To a consequential degree, Andrews also finds motivation in particular research problems. His recent paper (with Kitagawa) and McCloskey on the “winner’s curse” both introduces a new technique for estimating results and then applies it to a major research project on the social mobility of different U.S. neighborhoods, initiated by economists Raj Chetty and Nathaniel Hendren. Andrews’ conclusion: The Chetty/Hendren findings hold up well, suggesting social programs can productively use those results.

“The thing that matters for society is what is it we all do with those numbers,” Andrews says. “If we can think about what makes numbers more useful for people downstream, it’s important.”

Research is hardly all Andrews spends his time on. He has a long-running commitment to teaching, working with both undergraduates and graduate students, and as a PhD candidate in 2014, won MIT’s Robert M. Solow Prize for Excellence in Reasearch and Teaching.
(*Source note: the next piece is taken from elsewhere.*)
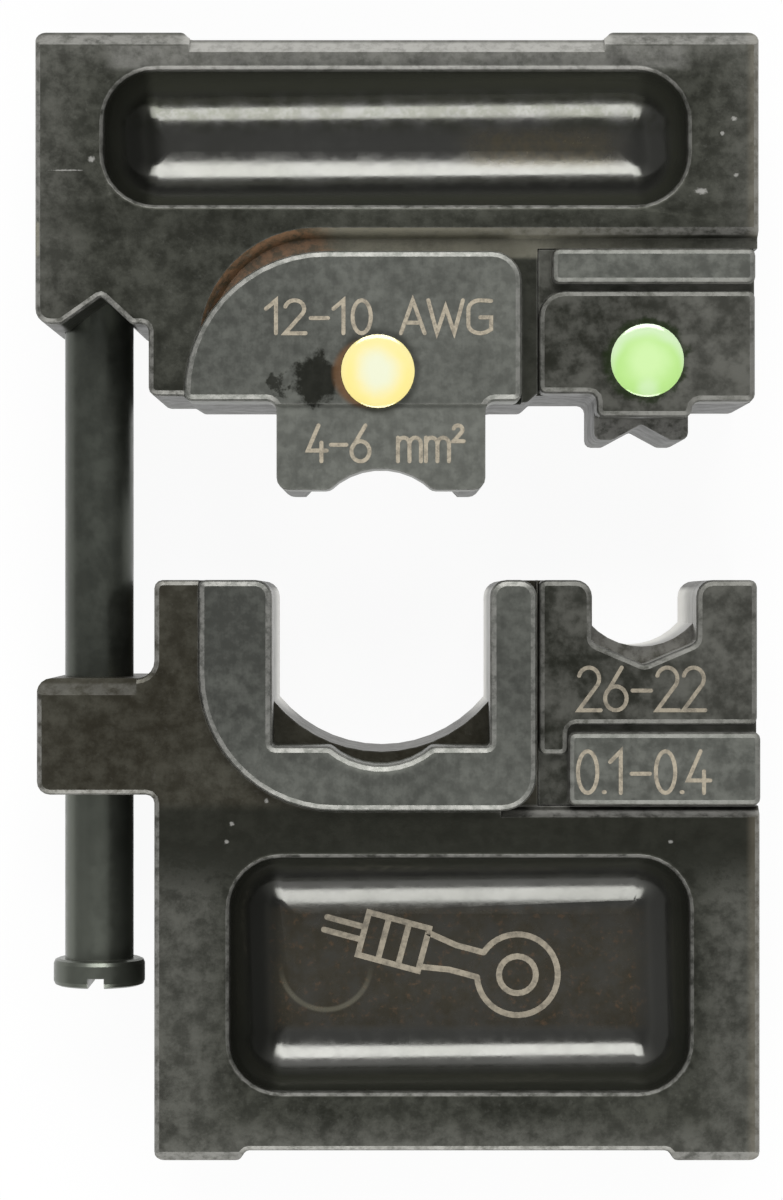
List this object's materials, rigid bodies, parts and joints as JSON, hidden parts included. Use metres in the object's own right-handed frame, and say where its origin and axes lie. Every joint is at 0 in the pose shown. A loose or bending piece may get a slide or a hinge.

“MIT students are very smart, so if you can help them frame a question the right way, it’s important,” Andrews says. “Ten years down the road, they may not retain the exact answer, but if they retain the framing of the question, they can work their way to the correct answer.”

In the MIT Department of Economics, where working productively with graduate students is a point of emphasis, Andrews now finds himself in the position Mikusheva was in, a decade ago, when she was encouraging him to follow his core intellectual interests.

“The graduate mentoring piece is very, very important,” Andrews says. “If you look at the social impact of an hour of my time, I feel the highest marginal product things I do are around advising. These are extremely capable people where a little bit of input or redirect can have big benefits down the road for them, and then hopefully the things they are doing are useful, and will benefit society.”

On all fronts, then, Andrews keeps trying to refine our knowledge about the extent of our knowledge. Summing up his work, Andrews offers his own epigram about the nature of his research.

“I would like to understand the extent to which we understand things,” Andrews says.